Wednesday, September 07, 2005

Urban outfitters

I saw a woman today dressed in a Big-Bird yellow fuzzy fleece unitard. (Can't spell "unitard" without "tard." Remember that the next time you want to wear your unitard out of the house.) It was embellished with black leather trim and pockets. She was pulling a little dog in a rolling suitcase.

Upon further inspection, "she" might have been a dude.

This was the second most notable outfit I saw today. The top honor goes to a young woman sporting a left torso wrapped in gauze, as though she had been stabbed within the fortnight. The great part was, she was still rocking her Puerto Rico halter top. Her boyfriend/common law husband escorting her overcompensated on fabric and coordinated on the national pride issue. He took to the street in a knee-length homemade T-shirt that said in marker "Kiss my Spanish ass."

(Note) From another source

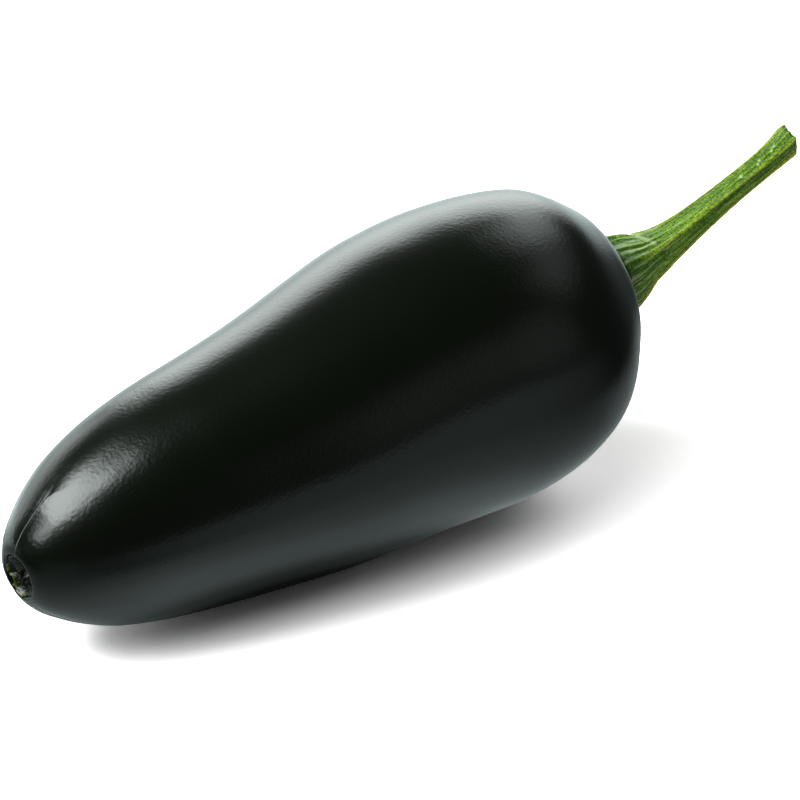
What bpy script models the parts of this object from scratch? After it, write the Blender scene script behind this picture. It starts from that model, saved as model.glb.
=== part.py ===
"""A fresh green chilli pepper of the blunt, fleshy kind, picked with its stalk and lying on its side.

Two pieces: the pod, whose blossom end gathers round a small dish with the flower's crumpled scar, and
the stem, which is the ribbed stalk with its calyx seated on the pod's shoulder. Lengths are in metres,
+Z is up, and the origin is under the middle of the whole pepper, on the surface that it lies on.

Each piece is modelled along the pod's own axis: x runs from the blossom end to the stem, and an angle
round the axis is measured from +Y towards +Z. The empty named lying_pepper then tilts and lowers them.
"""

import math

import bmesh
import bpy
import numpy as np
from mathutils import Vector

MM = 0.001

# How the pepper lies
LYING_TILT = math.radians(6.3)
RESTING_FLAT_DEPTH = 0.26 * MM
SEAT_GAP = 0.34 * MM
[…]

As a person who struggles with low-rise jeans, I admire the people of all nationalities in this city who look in the mirror every morning and think, "I'm not going to let this extra 30 pounds/baby in a stroller/recent stab wound stop me from showing all my business to the world."

I salute you ladies, if for no other reason than you make the rest of us look better.

1 comment:

Cynthia Keller said...

Every time I come here to read your musings, I crack right up. You have quite the way with words.